A moment later, I heard the closing of the front door—he had sufficient presence of mind not to slam it—and then the sound of a cold motor turning reluctantly over. The headlights swept across the bedroom ceiling as the car backed down the drive, and then were gone, leaving me shaking by the rumpled bed.
Frank didn’t come back. I tried to sleep, but found myself lying rigid in the cold bed, mentally reliving the argument, listening for the crunch of his tires in the drive. At last, I got up and dressed, left a note for Bree, and went out myself.
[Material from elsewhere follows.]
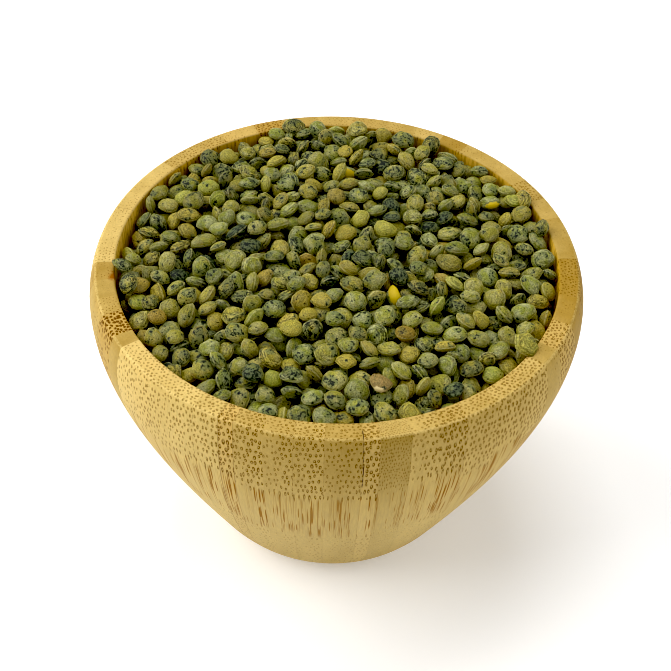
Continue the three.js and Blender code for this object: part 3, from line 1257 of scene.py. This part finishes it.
    def _draw_arcs(self, sheet: FinishSheet, coat: Socket, wrinkle: Socket, out: Socket,
                   lining: Socket, crumble: Socket) -> Socket:
        """Broken dark arcs that follow the rim.

        Args:
            sheet: The material's sheet.
            coat: The colour so far.
            wrinkle: Noise that is drawn out round the rim.
            out: Distance from the lentil's middle.
            lining: How many arcs it has.
            crumble: Noise that breaks the arcs.

        Returns:
            The colour with its arcs.
        """
        arcs = sheet.ramp(sheet.math("ABSOLUTE", sheet.math("SUBTRACT", wrinkle, 0.46)), 0.05, 0.02)
        arcs = sheet.product(arcs, sheet.ramp(out, 0.2, 0.5), sheet.ramp(crumble, 0.4, 0.48),
                             sheet.ramp(lining, 0.0, 0.5, 0.25, 0.95))
        return sheet.mix(arcs, coat, self.mottle)

    def _specks(self, sheet: FinishSheet, own: Socket, marbling: Socket) -> Socket:
        """Small black specks.

        Args:
            sheet: The material's sheet.
            own: Place on the lentil, shifted so that no two are alike.
            marbling: How much of it is dark.

        Returns:
            The specks' strength.
        """
        cells = sheet.cells(own, self.speck_scale, 1.0, flat=False)
        here, size, _ = sheet.channels(cells.outputs["Color"])
        some = sheet.math("LESS_THAN", here, sheet.math("MULTIPLY_ADD", marbling, 0.35 * self.speckling,
                                                        0.4 * self.speckling))
        radius = sheet.ramp(size, 0.0, 1.0, 0.16, 0.36)
        spot = sheet.ramp(cells.outputs["Distance"], radius, sheet.product(radius, 0.6))
        return sheet.product(spot, some, 0.95)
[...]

The hospital hadn’t called, but I might as well go and have a look at my patient; it was better than tossing and turning all night. And, to be honest, I would not have minded had Frank come home to find me gone.
The streets were slick as butter, black ice gleaming in the streetlights. The yellow phosphor glow lit whorls of falling snow; within an hour, the ice that lined the streets would be concealed beneath fresh powder, and twice as perilous to travel. The only consolation was that there was no one on the streets at 4:00 A.M. to be imperiled. No one but me, that is.
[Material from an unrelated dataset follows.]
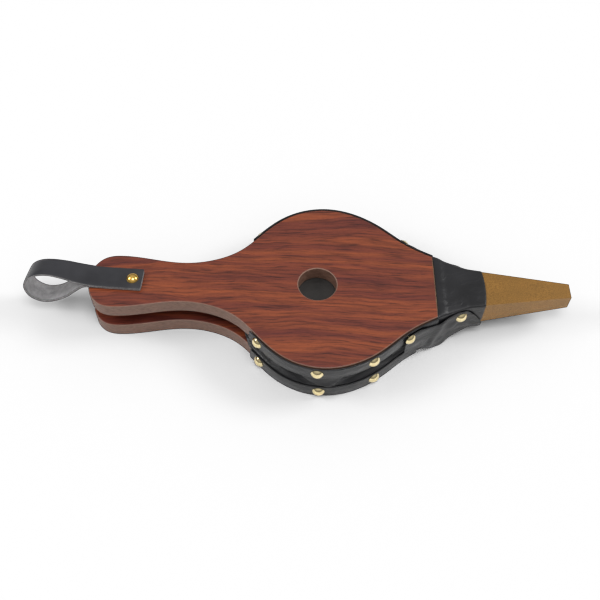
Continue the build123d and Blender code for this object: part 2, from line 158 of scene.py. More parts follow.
def edge_at(x, out=0.0, side=1):
    """A point on the wood's edge at a station, moved out by a distance, on the left (1) or right (-1)."""
    columns = (EDGE[:, 0], EDGE[:, 1], EDGE_OUT[:, 0], EDGE_OUT[:, 1])
    px, py, nx, ny = (np.interp(x, EDGE[:, 0], column) for column in columns)
    return px + nx * out, side * (py + ny * out)


def stations(x0, x1, spacing):
    """Stations from x0 to x1 that are evenly spaced along the edge."""
    inside = (EDGE[:, 0] >= min(x0, x1)) & (EDGE[:, 0] <= max(x0, x1))
    line = EDGE[inside]
    along = np.concatenate([[0], np.cumsum(np.hypot(*np.diff(line, axis=0).T))])
    count = max(2, round(along[-1] / spacing) + 1)
    xs = np.interp(np.linspace(0, along[-1], count), along, line[:, 0])
    xs[0], xs[-1] = min(x0, x1), max(x0, x1)
    return xs if x1 > x0 else xs[::-1]


# ---------------------------------------------------------------- meshes


def mesh_object(name, points, faces, material_ids=None):
    """A smooth-shaded object from points in millimetres and faces."""
    mesh = bpy.data.meshes.new(name)
    mesh.from_pydata([tuple(np.asarray(p, float) * MM) for p in points], [], faces)
    mesh.validate()
    if material_ids is not None:
        mesh.polygons.foreach_set("material_index", material_ids)
    mesh.polygons.foreach_set("use_smooth", [True] * len(mesh.polygons))
    made = bpy.data.objects.new(name, mesh)
    bpy.context.scene.collection.objects.link(made)
    return made


def grid_faces(rows, columns, closed=False):
    """Quads of a grid of points, row by row. A closed grid joins the last column to the first."""
    faces = []
    for r in range(rows - 1):
        for c in range(columns if closed else columns - 1):
            here, there = r * columns, (r + 1) * columns
            d = (c + 1) % columns
            faces.append((here + c, here + d, there + d, there + c))
    return faces


def soften(piece, levels):
    """Rounds a piece by subdivision, and keeps the shape that all its modifiers give as its own mesh."""
    rounding = piece.modifiers.new("rounding", "SUBSURF")
    rounding.levels = rounding.render_levels = levels
    bpy.context.view_layer.update()
    graph = bpy.context.evaluated_depsgraph_get()
    final = bpy.data.meshes.new_from_object(piece.evaluated_get(graph))
    piece.modifiers.clear()
    piece.data = final
    final.polygons.foreach_set("use_smooth", [True] * len(final.polygons))
    return piece


def leather_sheet(name, points, faces, thickness, levels=2):
    """A sheet of leather with its real thickness, from its middle surface."""
    piece = mesh_object(name, points, faces)
    body = piece.modifiers.new("thickness", "SOLIDIFY")
    body.thickness = thickness * MM
    body.offset = 0.0
    body.use_even_offset = True
    return soften(piece, levels)


def grid_area(points, faces):
    """Area of a middle surface in square millimetres."""
    points = np.asarray(points, float)
    area = 0.0
    for a, b, c, d in faces:
        area += 0.5 * np.linalg.norm(np.cross(points[c] - points[a], points[d] - points[b]))
    return area


def loft(name, rings, ring_ids=None):
    """A closed band through rings of equally many points, with its two ends capped."""
    rings = np.asarray(rings, float)
    count, columns = rings.shape[:2]
    faces = grid_faces(count, columns, closed=True)
    ids = None
    if ring_ids is not None:
        ids = [ring_ids[k % columns] for k in range(len(faces))] + [max(ring_ids)] * 2
    last = (count - 1) * columns
    faces.append(tuple(range(columns))[::-1])
    faces.append(tuple(range(last, last + columns)))
    return soften(mesh_object(name, rings.reshape(-1, 3), faces, ids), 1)


# ---------------------------------------------------------------- materials


def feed(tree, socket, value):
    """Gives a socket its value: a link from another socket, a colour or a number."""
    if isinstance(value, bpy.types.NodeSocket):
        tree.links.new(value, socket)
    elif socket.type == "RGBA":
        socket.default_value = (*value, 1.0)
    else:
        socket.default_value = value


def add_node(tree, kind, inputs, **settings):
    """A new node with its settings and its inputs."""
    node = tree.nodes.new(kind)
    for name, value in settings.items():
        setattr(node, name, value)
    for key, value in inputs.items():
        feed(tree, node.inputs[key], value)
    return node


class Shader:
    """A material whose Principled shader is fed by procedural nodes in object coordinates."""

    def __init__(self, name):
        self.material = bpy.data.materials.new(name)
        self.material.use_nodes = True
        self.tree = self.material.node_tree
        self.surface = self.tree.nodes["Principled BSDF"]
        coordinates = add_node(self.tree, "ShaderNodeTexCoord", {})
        self.place = coordinates.outputs["Object"]
        self.normal = coordinates.outputs["Normal"]

    def set(self, **values):
        """Sets the surface's sockets, each named with _ for a space."""
        for name, value in values.items():
            feed(self.tree, self.surface.inputs[name.replace("_", " ")], value)

    def result(self, output, kind, inputs, **settings):
        """One output of a new node."""
        return add_node(self.tree, kind, inputs, **settings).outputs[output]

    def scaled(self, scale):
        """Object coordinates scaled per axis."""
        return self.result("Vector", "ShaderNodeMapping", {"Vector": self.place, "Scale": scale})

    def noise(self, vector, scale=1.0, detail=4.0, roughness=0.55, distortion=0.0):
        """Cloudy noise from 0 to 1."""
        inputs = {
            "Vector": vector,
            "Scale": scale,
            "Detail": detail,
            "Roughness": roughness,
            "Distortion": distortion,
        }
        return self.result("Fac", "ShaderNodeTexNoise", inputs)

    def cells(self, vector, scale):
        """Distance to the nearest edge between pebble-like cells."""
        inputs = {"Vector": vector, "Scale": scale}
        return self.result("Distance", "ShaderNodeTexVoronoi", inputs, feature="DISTANCE_TO_EDGE")

    def ramp(self, value, stops):
        """A colour ramp: stops are (place, colour)."""
        node = add_node(self.tree, "ShaderNodeValToRGB", {"Fac": value})
        elements = node.color_ramp.elements
        while len(elements) < len(stops):
            elements.new(0.5)
        for element, (place, colour) in zip(elements, stops):
            element.position = place
            element.color = (*colour, 1.0)
        return node.outputs["Color"]

    def range(self, value, low, high, to_low, to_high):
        """A value that goes smoothly from one number to another as the given value goes from low to high."""
        inputs = {"Value": value, "From Min": low, "From Max": high, "To Min": to_low, "To Max": to_high}
        return self.result("Result", "ShaderNodeMapRange", inputs, interpolation_type="SMOOTHSTEP")

    def mix(self, share, a, b, blend="MIX"):
        """Colours a and b by a share."""
        inputs = {0: share, 6: a, 7: b}
        return self.result(2, "ShaderNodeMix", inputs, data_type="RGBA", blend_type=blend)

    def math(self, operation, a, b=0.0):
        """The result of one sum."""
        return self.result(0, "ShaderNodeMath", {0: a, 1: b}, operation=operation)

    def split(self, vector):
        """The three parts of a vector."""
        return add_node(self.tree, "ShaderNodeSeparateXYZ", {0: vector}).outputs

    def join(self, x, y, z):
        """A vector from its three parts."""
        return self.result(0, "ShaderNodeCombineXYZ", {0: x, 1: y, 2: z})

    def bumps(self, *layers):
        """Bump layers of (height, strength, distance in millimetres), one on another."""
        inputs = {}
        for height, strength, distance in layers:
            inputs.update({"Height": height, "Strength": strength, "Distance": distance * MM})
            inputs["Normal"] = self.result("Normal", "ShaderNodeBump", inputs)
        self.set(Normal=inputs["Normal"])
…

Inside the hospital, the usual warm, stuffy institutional smell wrapped itself round me like a blanket of familiarity, shutting out the snow-filled black night outside.
“He’s okay,” the nurse said to me softly, as though a raised voice might disturb the sleeping man. “All the vitals are stable, and the count’s okay. No bleeding.” I could see that it was true; the patient’s face was pale, but with a faint undertone of pink, like the veining in a white rose petal, and the pulse in the hollow of his throat was strong and regular.
I let out the deep breath I hadn’t realized I was holding. “That’s good,” I said. “Very good.” The nurse smiled warmly at me, and I had to resist the impulse to lean against him and dissolve. The hospital surroundings suddenly seemed like my only refuge.
There was no point in going home. I checked briefly on my remaining patients, and went down to the cafeteria. It still smelled like a boarding school, but I sat down with a cup of coffee and sipped it slowly, wondering what I would tell Bree.
It might have been a half-hour later when one of the ER nurses hurried through the swinging doors and stopped dead at the sight of me. Then she came on, quite slowly.